Sandoz argued that either party is free to file a declaratory judgment action once the biosimilars applicant has given notice of its intention to market its product. The district court rejected this, holding that neither the reference product sponsor nor the biosimilars applicant can sue until they have engaged in the BPCIA pre-litigation patent exchange process, which begins only after the biosimilars application is filed. The Court also left open the question of what constitutes “notice of commercial marketing” under the BPCIA, which requires such notice “not later than 180 days before the first commercial marketing” of the biosimilars product. Sandoz argued that it had provided such notice. The district court disagreed, relying on language in the BPCIA suggesting that such notice can only be given only after the product has been licensed (approved) by the FDA. According to Sandoz, this would result in a 6-month delay in the launch of a biosimilars product, contrary to Congress’ intent in limiting the reference product’s exclusivity period to 12 years.
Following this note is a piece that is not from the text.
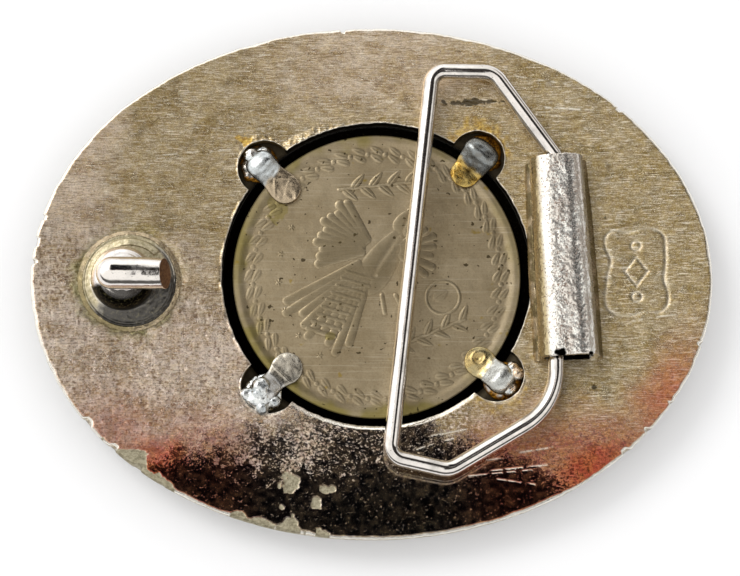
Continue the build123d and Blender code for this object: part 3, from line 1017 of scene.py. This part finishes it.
# Each tab: distance out and radius of its pad, half width and rise of its knee, noise seed, and how much
# flux stains its pad.
TAB_SHAPES = {
    "upper_left": dict(pad=16.8, pad_radius=2.05, knee_half=2.0, crest=1.1, seed=1, flux=0.0),
    "upper_right": dict(pad=18.1, pad_radius=1.95, knee_half=2.45, crest=1.4, seed=2, flux=0.9),
    "lower_left": dict(pad=17.0, pad_radius=2.05, knee_half=1.7, crest=1.05, seed=3, flux=0.05),
    "lower_right": dict(pad=17.7, pad_radius=2.0, knee_half=2.0, crest=1.1, seed=4, flux=0.35),
}
TAB_FOOT = 23.1

# The knee is rounded off in plan beyond KNEE_CENTRE, over KNEE_LENGTH.
KNEE_CENTRE = 21.3
KNEE_LENGTH = 1.8


def tab_section_at(share, shape):
    """Distance out, height, half width and half thickness of the strip at a share of its length."""
    pad, pad_radius, knee, crest = shape["pad"], shape["pad_radius"], shape["knee_half"], shape["crest"]
    floor = dish_z(coin_middle[0] + TAB_FOOT, coin_middle[1], BACK_THICKNESS) - coin_high[2]
    stops = (0.0, 0.30, 0.45, 0.62, 0.78, 0.9, 1.0)
    out = (pad - pad_radius, pad + 0.6, 19.2, KNEE_CENTRE - 0.25, KNEE_CENTRE + 0.9, TAB_FOOT - 0.3, TAB_FOOT)
    rise = (0.27, 0.27, 0.42, crest, crest - 0.35, -0.4, floor + 0.3)
    half = (pad_radius, pad_radius, 0.86 * knee, knee, knee, 0.94 * knee, 0.9 * knee)
    thick = (0.25, 0.25, 0.36, 0.85, 0.9, 0.6, 0.35)
    return [np.interp(share, stops, row) for row in (out, np.add(rise, coin_high[2]), half, thick)]


def pad_creases(place, pad, r, w):
    """Height of the lines pressed in a tab's pad when it was bent, from 0 to 1."""
    legs = {
        "upper_left": [((pad + 1.9, 0.0), (pad + 0.2, side * 1.75)) for side in (-1, 1)],
        "lower_left": [((pad + 1.1, -1.9), (pad + 1.1, 1.9))],
    }
    lines = [hump(segment_distance(r, w, start, end), 0, 0.13) for start, end in legs.get(place, ())]
    return highest(np.zeros_like(r), *lines)


def build_tab(place, material):
    """A strip bent over the coin's edge: rounded pad, swollen knee and hidden foot."""
    shape = TAB_SHAPES[place]
    pad_middle, pad_radius, seed = shape["pad"], shape["pad_radius"], shape["seed"]
    out, height, half, thick = tab_section_at(np.linspace(0, 1, STRIP_ROWS), shape)
    for _ in range(6):
        for row in (out, height, half, thick):
            row[1:-1] = (row[:-2] + 2 * row[1:-1] + row[2:]) / 4
    from_end = np.clip(out - pad_middle + pad_radius, 0, pad_radius)
    round_end = np.sqrt(np.clip(1 - (1 - from_end / pad_radius) ** 2, 0.0009, 1))
    beyond = np.clip((out - KNEE_CENTRE) / KNEE_LENGTH, 0, 1)
    half = half * round_end * np.sqrt(1 - 0.8 * beyond**2)
    turn = np.linspace(0, TURN, STRIP_COLUMNS, endpoint=False)
    c, s = np.cos(turn), np.sin(turn)
    across = np.sign(c) * np.abs(c) ** 0.85
    upward = np.sign(s) * np.abs(s) ** 0.95
    slope_out, slope_up = np.gradient(out), np.gradient(height)
    length = np.hypot(slope_out, slope_up)
    r = out[:, None] - (slope_up / length * thick)[:, None] * upward
    z = height[:, None] + (slope_out / length * thick)[:, None] * upward
    w = across * half[:, None]
    upper = np.clip(upward, 0, 1) * np.ones_like(r)
    z = z + upper * (0.06 * fractal(1.1, 200 + seed, r, w, z) + 0.02 * noise(0.4, 210 + seed, r, w, z))
    z = z + 0.09 * pad_creases(place, pad_middle, r, w) * upper
    if place == "lower_right":
        dimple = np.hypot(r - pad_middle + 0.4, (w - 0.3) * 0.8)
        z = z - 0.22 * hump(dimple, 0, 0.4) * upper + 0.1 * hump(dimple, 0.75, 0.3) * upper
    c, s = math.cos(tab_angles[place]), math.sin(tab_angles[place])
    x, y = coin_middle[0] + r * c - w * s, coin_middle[1] + r * s + w * c
    stain = smooth_step(fractal(0.9, 220 + seed, x, y, z), -0.5, 0.3)
    flux = shape["flux"] * smooth_step(-r, -19.4, -18.2) * stain
    pad = smooth_step(-r + 0.3 * fractal(0.8, 230 + seed, x, y, z), -19.4, -18.8)
    # Darker towards the strip's side edges and underside; much darker, as painted shade, where it dips low
    # into the pocket.
    grime = smooth_step(np.abs(w) / np.maximum(half[:, None], 0.1) - 0.25 * upper, 0.8, 1.0) * 0.4
    low = smooth_step(-height[:, None] * np.ones_like(r), -3.9, -3.2) * smooth_step(r, 19.4, 20.6)
    grime = highest(grime, 0.75 * low)
    if place == "upper_right":
        grime = highest(grime, hump(np.hypot(r - 18.5, w + 0.2), 0, 0.55))
    faces = capped_faces(STRIP_ROWS, STRIP_COLUMNS)
    points = join_points(x, y, z)
    make_piece("retaining_tab_" + place, points, faces, material, flux=flux, grime=grime, pad=pad)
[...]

While many questions remain, it is clear under the Federal Circuit’s ruling that a biosimilars applicant hoping to determine the validity and scope of a potentially blocking patent in advance of submitting its complete data package and application to the FDA cannot use a declaratory judgment action as the mechanism to do so. Instead, the likely best alternative for such an applicant will be to challenge the patent’s validity in a USPTO inter partes review proceeding authorized under the America Invents Act. Such a proceeding may not provide clarity as to the patent’s scope, however, as long as the USPTO continues to apply its “Broadest Reasonable Interpretation” rule to claim construction in these proceedings.